There are other disappointments and dumb digressions, particularly those involving celebrity cameos; the clips from a spoofy Sundance hit featuring Daniel Radcliffe and Marisa Tomei are almost, almost, as stunningly ill-conceived as Amy's romantic "intervention" involving Matthew Broderick, Chris Evert, and Marv Albert. (John Cena and LeBron James - the latter playing himself - have hefty supporting roles, though, and their ace comic timing suggests they could have solid film careers after their WWE and NBA retirements.) Yet Schumer's talents and spiky charm are vast enough to outweigh most of Trainwreck's failings, and, especially in its first half, Apatow's latest is looser and more winning than anything he's done since Knocked Up - which, of course, was a rom-com starring Katherine Heigl. And the circle of life continues.
ANT-MAN
Among the Marvel Studios oeuvre, the only thing Ant-Man really has going for it is that it's funny, and it isn't all that funny. One can only imagine, with regret, what the film's original, replaced director Edgar Wright might've done with this origin tale for the world's tiniest comic-book hero (Paul Rudd), which does demonstrate a bit of agreeably loony, Wright-ian comic imagination in its perspective-shifting action climax and clever exposition montages. (Wright retains a co-screenwriting credit along with Rudd, Joe Cornish, and comedy savant Adam McKay.) But assigned director Peyton Reed is not a helmer of any discernible excitement or personality or style - his most impressive credit, if you can imagine, is 2000's cheerleader "classic" Bring It on - and so most of Ant-Man just lies there like a squashed bug on a windshield.

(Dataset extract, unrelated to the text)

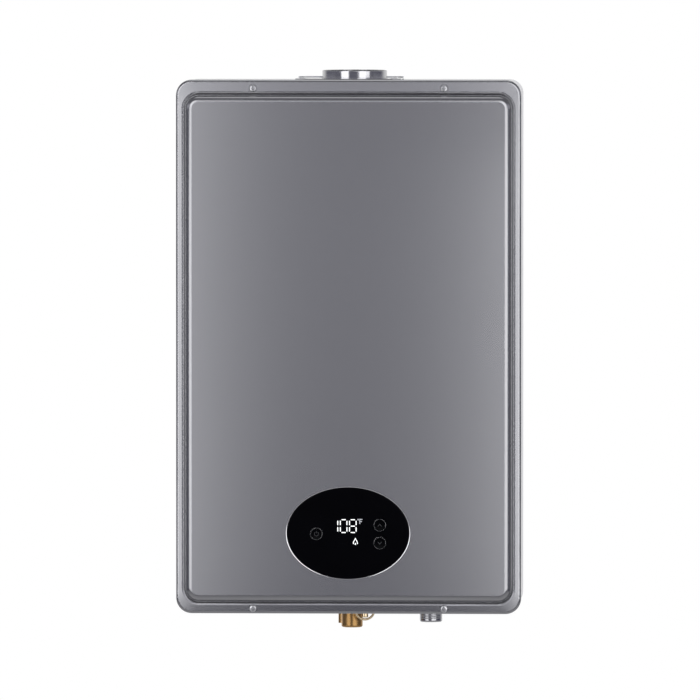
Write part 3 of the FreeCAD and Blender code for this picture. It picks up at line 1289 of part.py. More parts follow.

Rudd seems to have had all of his snarky, ironic wit surgically removed for his first crime-fighting lead, and the film's tepid excuses for humor are visible in everything from the jokey product placement for Baskin-Robbins to the ethnic second bananas played by Michael Peña, T.I., and David Dastmalchian. (The latter plays a stereotypically accented Russian who blames the Ant-Man costume's supernatural wizardry on gypsies, while Peña spends much of his screen time serving T.I. waffles. Oh, Marvel.) Michael Douglas, Corey Stoll, and Bobby Cannavale try to brighten matters - with Evangeline Lilly continually darkening them again as a dour ally with a really unfortunate pageboy - but Ant-Man remains a dully, aggressively formulaic franchise-starter not helped by its lackluster CGI or lack of narrative surprises. Or, at my Friday-morning screening, by the front-row patron who started snoring within the first 10 minutes, and proceeded to rouse himself, then begin snoring again, at regular intervals throughout. If he was intentionally trying to disrupt the proceedings, I say well done, but DC Entertainment really should find subtler saboteurs than that.